All of the lights: Ke$ha, Eminem, Miley, Rick, Far East Movement, Willow Smith, Drake, Justin Bieber, Nicki Minaj, Katy Perry, Taylor Swift, Usher – of all of them, none could shine beneath the sun. This year these twelve first came to vision, then to fruition – as transient as the year was in Pop, each of these stars saw progress past the easy-sell and towards something more substantial. “All of the lights” were artificial, crafted to recreate the natural light we were missing, displayed most prominently when the sun has set; instead of settling for second-best though, we saw a push towards replication over imitation.
Ke$ha opened with Animal, and garnered the collective eye-roll of a critical culture looking for more than a trailer-park-queen-in-a-trashbag. She dogged Pop, prided herself on the farce of it all, and strove for low brow; this would have been well and good – as it was in the 2000s when the world was run by dime-a-dozen Pop caricatures; but this was 2010, and admit it or not, we could not ignore the motto, emblazoned in our brains, that branded our generation: “Pop Music Will Never Be Low Brow.” Ke$ha could’ve very well remained grimy, and to many she still is, but her transition and growth over the year says otherwise. Cannibal was a masterful hybrid between the sound of Blackout and the structure of The Fame Monster. Ke$ha emerged in the midst of Britney’s borderline psycho-southern-heauxspitality and a Post-GaGa world of a necessary artistic standard; and created an album that embodies that socio-pop scene. Justin Bieber threw out an unplugged version of his debut album My World/2.0, along with a 3D film experience. Rick Ross found symphony beneath the streets with Teflon Don, and created a vibrant display of the Miami hustle, giving it a pulse, a heartbeat, and life beneath the limelight. Miley Cyrus dropped Hannah Montana and hitchhiked a ride with Stevie Nicks en route to some sort of artistic identity – even Taylor Swift tried to get bad by breaking her silence. This year we saw lights, artificial as they are, attempt something more than just false projections; we saw stars strive to emanate energy – not just light.

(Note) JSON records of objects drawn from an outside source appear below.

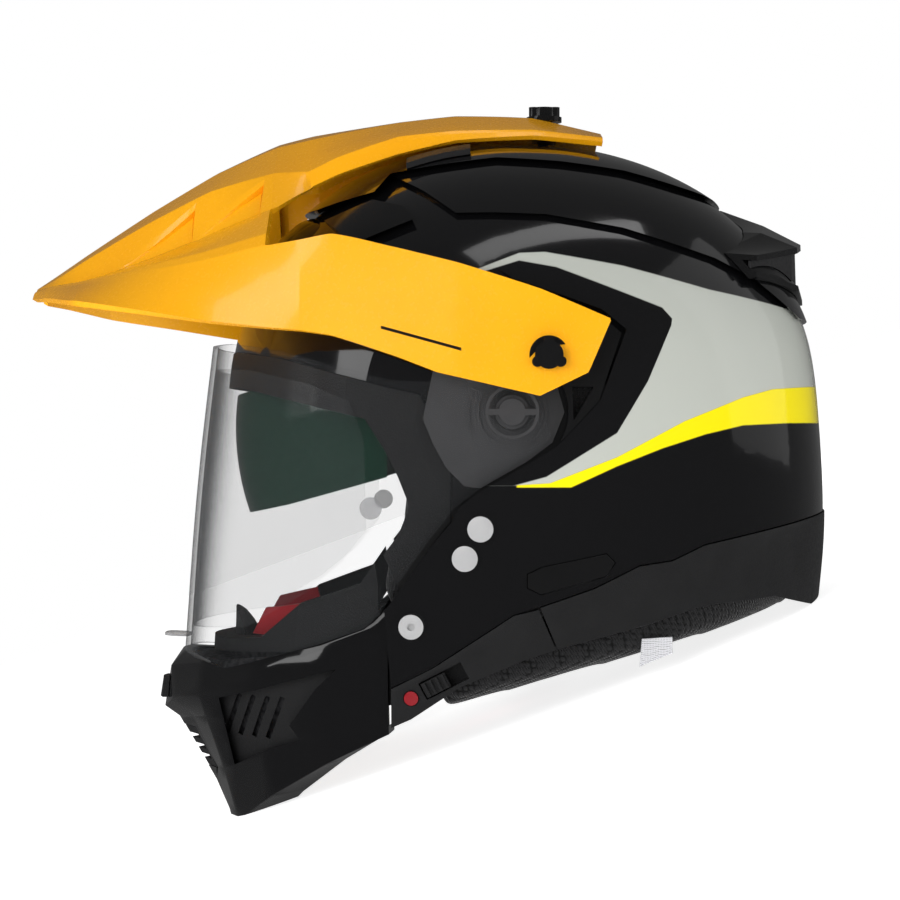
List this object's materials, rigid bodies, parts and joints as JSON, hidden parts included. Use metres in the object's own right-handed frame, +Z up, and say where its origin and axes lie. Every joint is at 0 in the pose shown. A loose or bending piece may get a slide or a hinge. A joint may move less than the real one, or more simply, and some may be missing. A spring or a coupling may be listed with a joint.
{
  "type": "dual sport helmet",
  "caption": "Dual sport motorcycle helmet with a bolted peak, a tilting clear visor, a drop-down sun visor, a removable chin guard and a full soft lining.",
  "frame": {"origin": "middle of the bounding box's footprint, on the table that the chin guard and the nape trim rest on", "axes": "-X to the front of the helmet, +Z up from the table, +Y to the wearer's right; the helmet is tipped back 20.5 degrees from the way it is worn, as it stands on a table"},
  "size_m": [0.371, 0.2734, 0.2917],
  "materials": {
    "shell_black": "gloss",
    "trim_black": "satin",
    "trim_gloss": "gloss",
    "peak_yellow": "gloss",
    "clear_visor": "gloss",
    "clear_insert": "gloss",
    "plate_dark": "satin",
    "seal_rubber": "matte",
    "eps_black": "matte",
    "lever_red": "satin",
    "mesh_dark": "matte",
    "sun_green": "gloss",
    "lining_fabric": "matte",
    "tag_white": "matte",
    "rivet_steel": "satin",
    "strap_webbing": "matte",
    "buckle_steel": "satin",
    "tongue_plastic": "satin"
  },
  "bodies": {
    "helmet": {"outer_shell": "shell_black", "crown_fairing": "shell_black", "peak": "peak_yellow", "brow_intakes": "trim_gloss", "hinge_plate_left": "plate_dark", "hinge_plate_right": "plate_dark", "pivot_caps": "plate_dark", "port_seal": "seal_rubber", "jaw_trim_left": "trim_black", "jaw_trim_right": "trim_black", "nape_trim": "trim_black", "rear_extractor": "trim_gloss", "extractor_mesh": "mesh_dark", "temple_frame_left": "trim_gloss", "temple_frame_right": "trim_gloss", "temple_meshes": "mesh_dark", "impact_liner": "eps_black", "crown_pad": "lining_fabric", "cheek_pad_left": "lining_fabric", "cheek_pad_right": "lining_fabric", "neck_roll": "lining_fabric", "roll_tag": "tag_white", "intercom_cover": "trim_gloss", "strap_rivets": "rivet_steel", "guard_screws": "rivet_steel", "strap_left": "strap_webbing", "strap_right": "strap_webbing", "sun_pivots": "rivet_steel", "buckle_frame": "buckle_steel", "strap_tongue": "tongue_plastic"},
    "visor": {"visor": "clear_visor", "antifog_sheet": "clear_insert", "antifog_pins": "trim_black"},
    "sun_visor": {"sun_visor": "sun_green"},
    "sun_slider": {"sun_slider": "trim_black"},
    "sun_button": {"sun_button": "lever_red"},
    "crown_slider_left": {"crown_slider_left": "trim_black"},
    "crown_slider_right": {"crown_slider_right": "trim_black"},
    "peak_knob_left": {"peak_knob_left": "trim_gloss"},
    "peak_knob_right": {"peak_knob_right": "trim_gloss"},
    "peak_knob_top": {"peak_knob_top": "trim_gloss"},
    "chin_guard": {"chin_guard": "shell_black", "intake_insert_left": "trim_black", "intake_insert_right": "trim_black", "mouth_grille": "trim_black", "chin_liner": "eps_black", "lower_seal": "seal_rubber", "breath_deflector": "seal_rubber"},
    "mouth_slider": {"mouth_slider": "trim_black"},
    "release_lever_left": {"release_lever_left": "lever_red"},
    "release_lever_right": {"release_lever_right": "lever_red"},
    "buckle_lever": {"buckle_lever": "lever_red"}
  },
  "joints": [
    {"name": "visor_swing", "type": "hinge", "parent": "helmet", "child": "visor", "pos_m": [0.02106, 0, 0.13401], "axis": [0, 1, 0], "range_deg": [0, 33]},
    {"name": "sun_visor_swing", "type": "hinge", "parent": "helmet", "child": "sun_visor", "pos_m": [0.0125, 0, 0.13081], "axis": [0, 1, 0], "range_deg": [0, 35]},
    {"name": "sun_slider_travel", "type": "slide", "parent": "helmet", "child": "sun_slider", "axis": [0.9914, 0, 0.1305], "range_m": [0, 0.008]},
    {"name": "sun_button_press", "type": "slide", "parent": "helmet", "child": "sun_button", "axis": [0, 1, 0], "range_m": [0, 0.002], "stiffness_N_per_m": 500},
    {"name": "crown_slider_left_travel", "type": "slide", "parent": "helmet", "child": "crown_slider_left", "axis": [0.9978, 0, -0.0667], "range_m": [0, 0.004]},
    {"name": "crown_slider_right_travel", "type": "slide", "parent": "helmet", "child": "crown_slider_right", "axis": [0.9978, 0, -0.0667], "range_m": [0, 0.004]},
    {"name": "peak_knob_left_turn", "type": "hinge", "parent": "helmet", "child": "peak_knob_left", "pos_m": [0.04468, -0.129, 0.15176], "axis": [0, -1, 0], "continuous": true},
    {"name": "peak_knob_right_turn", "type": "hinge", "parent": "helmet", "child": "peak_knob_right", "pos_m": [0.04468, 0.129, 0.15176], "axis": [0, 1, 0], "continuous": true},
    {"name": "peak_knob_top_turn", "type": "hinge", "parent": "helmet", "child": "peak_knob_top", "pos_m": [0.08881, 0, 0.2621], "axis": [0.3502, 0, 0.9367], "continuous": true},
    {"name": "chin_guard_release", "type": "slide", "parent": "helmet", "child": "chin_guard", "axis": [-0.3502, 0, -0.9367], "range_m": [0, 0.07]},
    {"name": "mouth_slider_travel", "type": "slide", "parent": "chin_guard", "child": "mouth_slider", "axis": [-0.485, 0, -0.8745], "range_m": [0, 0.005]},
    {"name": "release_lever_left_squeeze", "type": "slide", "parent": "chin_guard", "child": "release_lever_left", "axis": [0, 1, 0], "range_m": [0, 0.004], "stiffness_N_per_m": 600},
    {"name": "release_lever_right_squeeze", "type": "slide", "parent": "chin_guard", "child": "release_lever_right", "axis": [0, -1, 0], "range_m": [0, 0.004], "stiffness_N_per_m": 600},
    {"name": "buckle_lever_lift", "type": "hinge", "parent": "helmet", "child": "buckle_lever", "pos_m": [-0.03649, -0.02456, 0.03147], "axis": [-0.9367, 0, 0.3502], "range_deg": [0, 50], "stiffness_Nm_per_rad": 0.05}
  ],
  "couplings": [
    {"joint": "sun_slider_travel", "follows": "sun_visor_swing", "m_per_rad": 0.013096}
  ]
}
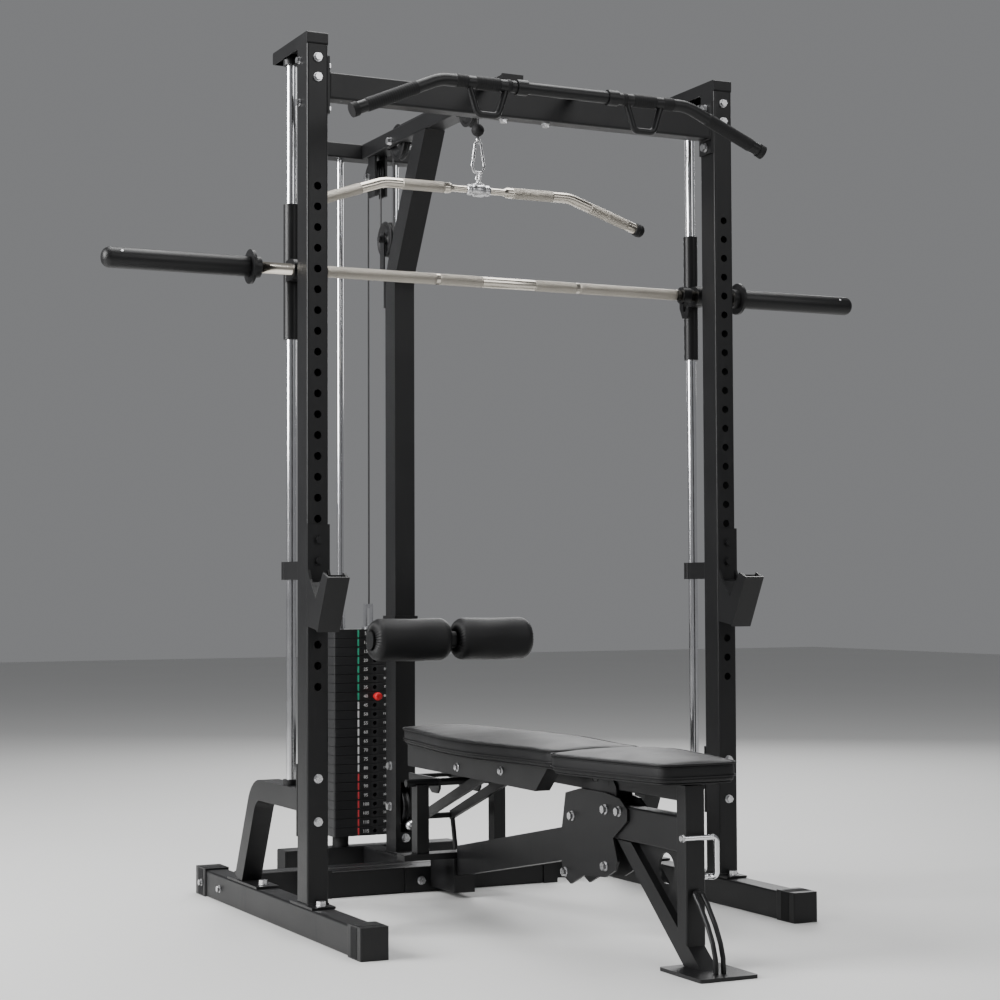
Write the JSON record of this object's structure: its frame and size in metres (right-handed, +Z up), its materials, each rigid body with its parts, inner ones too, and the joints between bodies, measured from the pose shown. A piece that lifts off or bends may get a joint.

Step back, and we see the keepers, cause, and reason for the Pop season. Just as the sun and moon dictate the climate, so West and GaGa direct the shift in scene and scape. 2009 was the year of life on Planet Paparazzi, GaGa’s self-led crusade through the limeliit world of garage glamorous existence. We transitioned with her from the creation of The Fame to the company of The Fame Monster, as she embarked on her Persephonic romp through Pandora’s made world. Then we saw 2010: the year of the monstrous descent, where our Perstefani slipped beneath the surface to reign along side Hades in subterranean delight. In 2009, Kanye West was that villain vicar who dwelled in divinity below the mainstream; in 2010 he returned to give record of the nocturnal freakshow.
2009 saw the cancellation of Fame’s superficial kill, where GaGa and West took that concept of fatal Fame to the netherworld, killed the lights, and reveled in the company of a revived underground. These timekeepers live in a world of self-context, where everything external is a mere reflection of their internal existence. Planets, personas, satellites, stars, the masses, and monarchs revolve around the tandem’s being, under false pretense that the universe works geocentrically in reverse. When the sun is up, and Persephone strides solo on the surface, we experience a Summer swelter; when the husband beckons, she returns to her natural home on the Hadean throne, and we are left in a Winter wanderland – the lost desolation of life above the underground bacchanal of seeming hibernation. In 2010, the sun didn’t set, the moon merely took hold here while the solarities retreated to consummate their espousal and empire. They shot the lights out, hid until twas bright out… and though it was just another lonely night, they birthed a culture in the sacrificed life.
Lady GaGa and Kanye West are a cultural phenomenon that brought the supernatural to life. This year the world experienced, for the first time since 1638, a lunar eclipse fall on the same night as the winter solstice. As above, so below, and in similar fashion we had Fame align with its Monster holding our Pop world suspended in the midst. A lunar eclipse occurs when the moon passes behind the Earth so that the Earth blocks the sun’s rays from striking the moon; and so we saw below, an Archaic rebirth where the Monster passed behind the masses so that the public would shield, reveal, and block the Fame’s rays from striking the creative beast. The winter solstice is the shortest day and longest night of the year, when the Sun’s peak position in the sky is the lowest; and so 2010 was the year where those shortest in stature and career reigned, and those icons of timeless status waned – we saw artistry’s presence in the mainstream at its lowest genuine peak. This year we saw these two occurrences: the annual and the once-in-a-lifetime run in tandem, where in the face of the most fugitive sun and the most quickly-fading light, a creative culture built its foundation in the still of the extended night.